Global Analytics and Reporting

Designing a strategy for the establishment of a global capability

The Client

International law firm – Washington DC, USA

My Role

Engagement Lead and Strategist

The Business Challenge

The client, co-headquartered in the USA and UK, had grown through acquisition. As a result of this, there was no unified approach to delivering analytics and reporting to the broader business.

The Solution

The definition of a strategy, architecture, and detailed implementation plan to operationalise the strategy.

The Business Benefits

The implementation of a common strategy and architecture, leveraging the existing skills, technologies, and other resources.

Insight-driven decision making, an improvement in data governance, and a reduction in delivery times.

Establishing a Vision

Working with the client, we jointly established the business objectives and defined a vision for the future state of analytics and reporting in the organisation.

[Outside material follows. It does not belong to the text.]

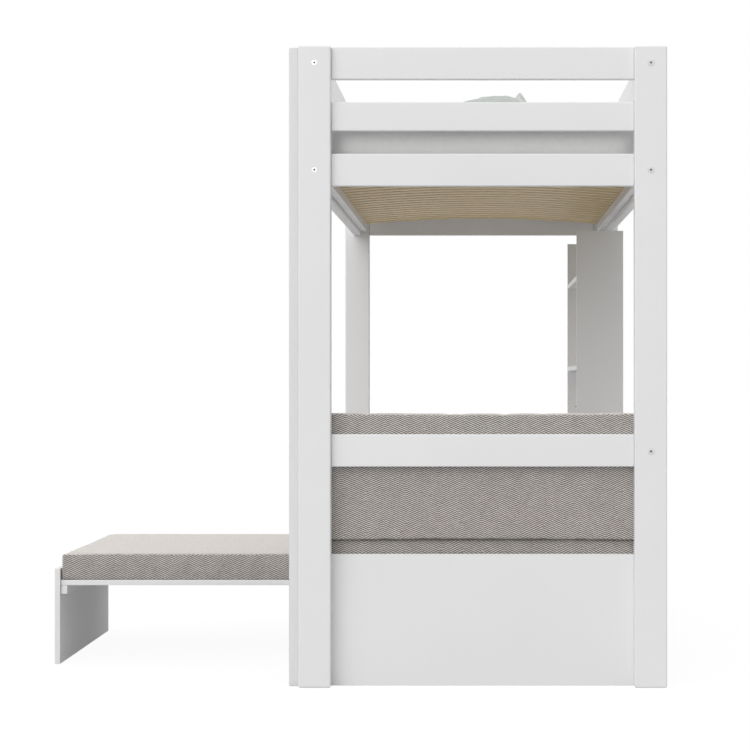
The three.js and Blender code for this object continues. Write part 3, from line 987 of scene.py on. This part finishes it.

A maturity assessment followed in order to understand the current capability of the organisation. The maturity assessment covered the people, process, and technology disciplines.

Describing the Capability

Defining a service catalogue was an important step in describing exactly what it was that would be made available to the business, once the analytics and reporting capability had been established.

A target operating model was defined and organisational roles, responsibilities and skills needed to deliver the services were specified.

A reference technical architecture was designed. This included robust project and services delivery standards as well as governance to ensure sustainability, repeatability, and high levels of quality.

Reviewing these against the current maturity assessment it was then possible to identify any gaps and specify how these gaps would be addressed.

Putting the Plans into Action

Strategy without action is worthless and it was key that this strategy was actionable and not just blue-sky thinking.

A roadmap covering months zero to six, seven to 12, and month 13 and beyond was defined. Supporting the first six months was a detailed plan, laying out activities that would need to be completed on a weekly basis.

The business processes necessary to support the new target operating model were identified and defined.

A governance structure, responsibilities, and processes were provided to ensure both the implenmentation plan and the operation of the analytics and reporting capabilties were appropriately managed.